Проблема с пополнением держала нас в постоянном напряжении. У меня была возможность обрисовать его величеству чрезвычайную остроту этой ситуации. ОКХ напомнило правительству о своих просьбах, касающихся комплектования пополнения, высказанных осенью 1916 и осенью 1917 г. Все эти вопросы мы обсудили в Спа на совещании, в котором помимо меня участвовали рейхсканцлер, генерал-фельдмаршал фон Гинденбург и военный министр. Я, в частности, указал на острую необходимость позаботиться о людских ресурсах, применять самые суровые меры наказания к дезертирам и симулянтам, поднять боевой дух нации, а также на опасность, исходившую от части нашей прессы, враждебной пропаганды и большевизма.
Обо всем этом я говорил гораздо больше и чаще, чем написал здесь, в своих воспоминаниях. И на этот раз мне было многое обещано. Однако ничто не менялось. Не знаю, быть может, господа считали мои сообщения слишком преувеличенными или же проявлением моего «милитаристского духа».

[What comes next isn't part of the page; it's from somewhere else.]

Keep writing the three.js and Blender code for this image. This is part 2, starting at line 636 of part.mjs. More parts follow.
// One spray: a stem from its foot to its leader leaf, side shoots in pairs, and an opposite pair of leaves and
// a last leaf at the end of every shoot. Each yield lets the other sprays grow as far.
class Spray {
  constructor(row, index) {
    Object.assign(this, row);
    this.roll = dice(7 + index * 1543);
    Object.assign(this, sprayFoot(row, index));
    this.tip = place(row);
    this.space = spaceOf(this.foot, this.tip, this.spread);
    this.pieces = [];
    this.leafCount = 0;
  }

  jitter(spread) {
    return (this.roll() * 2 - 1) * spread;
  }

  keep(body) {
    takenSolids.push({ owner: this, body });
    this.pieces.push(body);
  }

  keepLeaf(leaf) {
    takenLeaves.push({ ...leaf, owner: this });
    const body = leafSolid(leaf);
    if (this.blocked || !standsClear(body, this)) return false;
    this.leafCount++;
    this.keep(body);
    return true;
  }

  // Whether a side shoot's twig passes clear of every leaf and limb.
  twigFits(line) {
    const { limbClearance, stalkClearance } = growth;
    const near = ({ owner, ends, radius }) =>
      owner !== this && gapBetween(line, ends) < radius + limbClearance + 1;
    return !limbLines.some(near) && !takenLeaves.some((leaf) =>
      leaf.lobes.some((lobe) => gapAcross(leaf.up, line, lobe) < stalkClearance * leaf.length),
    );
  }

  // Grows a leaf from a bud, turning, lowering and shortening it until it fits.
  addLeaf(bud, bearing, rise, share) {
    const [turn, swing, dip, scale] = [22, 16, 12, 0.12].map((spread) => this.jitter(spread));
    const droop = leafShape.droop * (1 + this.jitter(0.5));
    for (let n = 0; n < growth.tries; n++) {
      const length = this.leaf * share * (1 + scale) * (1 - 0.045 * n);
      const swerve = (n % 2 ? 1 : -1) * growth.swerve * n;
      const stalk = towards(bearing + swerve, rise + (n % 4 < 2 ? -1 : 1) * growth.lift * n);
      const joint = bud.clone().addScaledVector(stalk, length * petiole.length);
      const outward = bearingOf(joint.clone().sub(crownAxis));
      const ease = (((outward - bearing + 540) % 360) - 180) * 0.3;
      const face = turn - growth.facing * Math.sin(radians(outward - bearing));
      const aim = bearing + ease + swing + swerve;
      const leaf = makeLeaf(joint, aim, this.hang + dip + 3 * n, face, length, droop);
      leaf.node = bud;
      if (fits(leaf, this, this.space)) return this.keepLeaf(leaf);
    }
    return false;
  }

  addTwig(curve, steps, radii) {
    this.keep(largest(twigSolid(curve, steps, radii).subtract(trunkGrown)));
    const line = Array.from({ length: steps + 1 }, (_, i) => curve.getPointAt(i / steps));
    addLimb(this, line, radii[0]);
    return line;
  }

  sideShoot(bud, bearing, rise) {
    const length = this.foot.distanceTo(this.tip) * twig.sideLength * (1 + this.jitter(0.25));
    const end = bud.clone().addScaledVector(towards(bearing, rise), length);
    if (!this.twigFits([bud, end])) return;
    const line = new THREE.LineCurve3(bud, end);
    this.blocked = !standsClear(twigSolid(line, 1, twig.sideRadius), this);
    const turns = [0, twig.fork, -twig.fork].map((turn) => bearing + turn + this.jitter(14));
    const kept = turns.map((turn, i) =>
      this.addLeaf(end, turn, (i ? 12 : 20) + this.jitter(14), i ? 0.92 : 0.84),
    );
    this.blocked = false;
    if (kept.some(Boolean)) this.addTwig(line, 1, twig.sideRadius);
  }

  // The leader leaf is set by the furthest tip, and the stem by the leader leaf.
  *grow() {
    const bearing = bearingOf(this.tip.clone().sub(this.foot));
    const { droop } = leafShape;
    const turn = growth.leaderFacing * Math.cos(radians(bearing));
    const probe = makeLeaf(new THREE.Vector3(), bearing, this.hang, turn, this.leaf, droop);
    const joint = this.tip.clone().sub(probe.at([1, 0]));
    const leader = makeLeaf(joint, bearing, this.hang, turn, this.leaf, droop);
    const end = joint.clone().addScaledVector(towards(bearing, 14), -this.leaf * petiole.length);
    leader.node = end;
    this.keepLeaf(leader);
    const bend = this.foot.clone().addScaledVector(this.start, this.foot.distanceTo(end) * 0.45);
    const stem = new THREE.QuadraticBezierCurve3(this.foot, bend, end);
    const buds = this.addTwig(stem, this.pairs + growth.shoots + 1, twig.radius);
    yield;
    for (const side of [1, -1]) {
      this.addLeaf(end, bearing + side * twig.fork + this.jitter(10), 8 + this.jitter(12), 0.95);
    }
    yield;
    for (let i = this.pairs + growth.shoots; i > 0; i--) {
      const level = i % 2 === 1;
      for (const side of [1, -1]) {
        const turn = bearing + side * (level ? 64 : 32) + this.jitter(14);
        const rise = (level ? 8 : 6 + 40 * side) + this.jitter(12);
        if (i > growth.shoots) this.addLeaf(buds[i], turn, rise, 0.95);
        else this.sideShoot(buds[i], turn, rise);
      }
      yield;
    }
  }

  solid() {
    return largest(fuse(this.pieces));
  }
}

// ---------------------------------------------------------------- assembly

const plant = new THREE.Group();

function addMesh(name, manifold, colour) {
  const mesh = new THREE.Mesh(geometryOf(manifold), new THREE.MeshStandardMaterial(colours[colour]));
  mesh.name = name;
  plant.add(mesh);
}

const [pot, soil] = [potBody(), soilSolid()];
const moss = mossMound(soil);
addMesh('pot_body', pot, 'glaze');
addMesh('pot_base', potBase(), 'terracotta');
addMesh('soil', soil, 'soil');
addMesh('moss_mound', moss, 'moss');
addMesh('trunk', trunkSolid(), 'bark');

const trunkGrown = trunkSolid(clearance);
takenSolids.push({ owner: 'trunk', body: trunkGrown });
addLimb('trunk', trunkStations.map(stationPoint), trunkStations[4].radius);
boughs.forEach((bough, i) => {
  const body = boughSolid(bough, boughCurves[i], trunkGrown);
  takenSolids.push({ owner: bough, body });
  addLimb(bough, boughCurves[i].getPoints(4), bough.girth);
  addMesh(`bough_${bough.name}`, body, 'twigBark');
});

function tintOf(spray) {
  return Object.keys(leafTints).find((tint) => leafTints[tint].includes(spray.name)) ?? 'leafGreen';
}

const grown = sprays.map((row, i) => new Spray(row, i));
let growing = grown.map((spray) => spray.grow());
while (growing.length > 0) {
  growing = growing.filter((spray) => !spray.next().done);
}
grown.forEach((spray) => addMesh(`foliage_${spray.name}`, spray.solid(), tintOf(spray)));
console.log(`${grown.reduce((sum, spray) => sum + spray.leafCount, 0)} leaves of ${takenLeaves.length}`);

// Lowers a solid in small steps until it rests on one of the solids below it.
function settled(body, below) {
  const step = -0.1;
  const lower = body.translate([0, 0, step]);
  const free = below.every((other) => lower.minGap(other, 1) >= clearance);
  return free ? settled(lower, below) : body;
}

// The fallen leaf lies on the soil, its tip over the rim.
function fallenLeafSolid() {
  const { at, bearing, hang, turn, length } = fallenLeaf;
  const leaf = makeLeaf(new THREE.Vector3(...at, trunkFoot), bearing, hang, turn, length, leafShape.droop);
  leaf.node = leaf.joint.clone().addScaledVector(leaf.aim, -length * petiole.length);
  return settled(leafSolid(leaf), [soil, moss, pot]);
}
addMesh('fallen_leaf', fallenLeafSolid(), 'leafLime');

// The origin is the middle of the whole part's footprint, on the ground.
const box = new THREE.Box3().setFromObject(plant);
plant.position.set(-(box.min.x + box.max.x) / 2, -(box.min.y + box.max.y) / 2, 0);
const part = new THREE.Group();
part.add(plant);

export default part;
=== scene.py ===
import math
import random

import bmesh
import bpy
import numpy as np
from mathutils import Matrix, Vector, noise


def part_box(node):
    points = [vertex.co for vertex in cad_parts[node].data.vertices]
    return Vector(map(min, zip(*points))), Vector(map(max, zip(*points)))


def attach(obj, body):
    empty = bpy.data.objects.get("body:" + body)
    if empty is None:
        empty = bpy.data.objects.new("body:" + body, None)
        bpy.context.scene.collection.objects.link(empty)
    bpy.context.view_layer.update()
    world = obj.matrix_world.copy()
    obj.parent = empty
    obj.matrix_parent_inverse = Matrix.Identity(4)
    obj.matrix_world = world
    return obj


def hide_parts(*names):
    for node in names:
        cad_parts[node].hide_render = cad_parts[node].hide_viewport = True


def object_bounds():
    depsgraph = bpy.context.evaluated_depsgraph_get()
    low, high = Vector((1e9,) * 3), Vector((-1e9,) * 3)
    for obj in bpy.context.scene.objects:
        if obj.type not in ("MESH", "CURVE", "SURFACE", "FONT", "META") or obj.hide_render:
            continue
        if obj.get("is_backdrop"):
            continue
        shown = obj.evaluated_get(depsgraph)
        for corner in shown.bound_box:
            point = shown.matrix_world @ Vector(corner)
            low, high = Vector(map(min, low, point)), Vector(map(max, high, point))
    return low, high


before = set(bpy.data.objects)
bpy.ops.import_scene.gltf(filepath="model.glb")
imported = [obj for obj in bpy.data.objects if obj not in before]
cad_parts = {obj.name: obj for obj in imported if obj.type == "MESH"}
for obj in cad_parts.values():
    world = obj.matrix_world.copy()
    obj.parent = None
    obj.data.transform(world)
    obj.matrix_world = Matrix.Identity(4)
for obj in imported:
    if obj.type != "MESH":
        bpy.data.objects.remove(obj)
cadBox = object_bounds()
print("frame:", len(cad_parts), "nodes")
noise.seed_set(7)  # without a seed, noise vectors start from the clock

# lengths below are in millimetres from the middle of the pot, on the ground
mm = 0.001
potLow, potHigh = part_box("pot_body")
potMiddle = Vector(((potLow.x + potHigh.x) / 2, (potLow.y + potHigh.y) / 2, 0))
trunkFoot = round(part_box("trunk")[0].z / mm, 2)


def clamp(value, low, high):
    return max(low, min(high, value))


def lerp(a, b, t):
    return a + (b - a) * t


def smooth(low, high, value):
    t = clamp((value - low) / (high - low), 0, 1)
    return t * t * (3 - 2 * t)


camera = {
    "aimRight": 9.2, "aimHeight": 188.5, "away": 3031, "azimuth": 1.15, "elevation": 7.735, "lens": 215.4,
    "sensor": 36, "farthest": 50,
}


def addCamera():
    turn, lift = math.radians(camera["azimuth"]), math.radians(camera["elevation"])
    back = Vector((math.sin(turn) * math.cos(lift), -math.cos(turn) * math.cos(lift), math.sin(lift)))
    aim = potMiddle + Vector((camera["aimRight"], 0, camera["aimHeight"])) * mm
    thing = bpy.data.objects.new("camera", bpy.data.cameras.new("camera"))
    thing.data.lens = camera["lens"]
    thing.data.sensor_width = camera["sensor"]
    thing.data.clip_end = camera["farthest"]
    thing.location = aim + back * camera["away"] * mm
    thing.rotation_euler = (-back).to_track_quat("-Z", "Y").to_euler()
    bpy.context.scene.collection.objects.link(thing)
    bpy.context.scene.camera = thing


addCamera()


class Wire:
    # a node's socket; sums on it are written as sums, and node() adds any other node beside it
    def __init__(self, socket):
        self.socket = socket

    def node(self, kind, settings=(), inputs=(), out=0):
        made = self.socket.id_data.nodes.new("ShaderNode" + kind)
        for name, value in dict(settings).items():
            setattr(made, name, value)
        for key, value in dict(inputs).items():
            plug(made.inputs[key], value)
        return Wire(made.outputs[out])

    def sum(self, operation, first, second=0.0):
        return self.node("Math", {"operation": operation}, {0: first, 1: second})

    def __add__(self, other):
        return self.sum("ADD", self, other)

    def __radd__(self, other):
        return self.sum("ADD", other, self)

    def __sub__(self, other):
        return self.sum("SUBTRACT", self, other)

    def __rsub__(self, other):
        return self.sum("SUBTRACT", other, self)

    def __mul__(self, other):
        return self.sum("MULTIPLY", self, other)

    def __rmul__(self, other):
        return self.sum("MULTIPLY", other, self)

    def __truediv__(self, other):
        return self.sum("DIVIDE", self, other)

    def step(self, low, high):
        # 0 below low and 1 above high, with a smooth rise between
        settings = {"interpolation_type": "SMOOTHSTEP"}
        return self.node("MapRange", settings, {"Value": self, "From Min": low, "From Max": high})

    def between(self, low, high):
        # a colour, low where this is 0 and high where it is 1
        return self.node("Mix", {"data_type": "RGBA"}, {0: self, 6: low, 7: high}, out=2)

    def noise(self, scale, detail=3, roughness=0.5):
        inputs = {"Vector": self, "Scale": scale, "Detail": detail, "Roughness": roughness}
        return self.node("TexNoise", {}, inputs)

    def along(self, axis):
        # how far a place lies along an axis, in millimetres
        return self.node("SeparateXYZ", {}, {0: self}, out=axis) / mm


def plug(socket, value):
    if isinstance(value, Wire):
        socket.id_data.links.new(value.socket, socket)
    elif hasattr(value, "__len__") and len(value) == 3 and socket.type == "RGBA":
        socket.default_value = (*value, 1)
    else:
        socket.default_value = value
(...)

Тем временем я опять попытался использовать наши успехи для усиления у противника тяги к миру и направил в этой связи меморандум рейхсканцлеру. Судя по высказываниям Клемансо, нам, по-моему, не оставалось ничего другого, как продолжать воевать или смириться с унижением. И как мне кажется, наши ответственные государственные мужи думали точно так же. Во всяком случае, рейхсканцлер, выступая 12 июля в рейхстаге, занял именно такую позицию. Он особо подчеркнул нашу готовность к миру, но пока противник не отказался от своего желания уничтожить Германию, нам следовало держаться. Если же, мол, враг продемонстрирует серьезные намерения к мирным переговорам, мы моментально дадим свое согласие.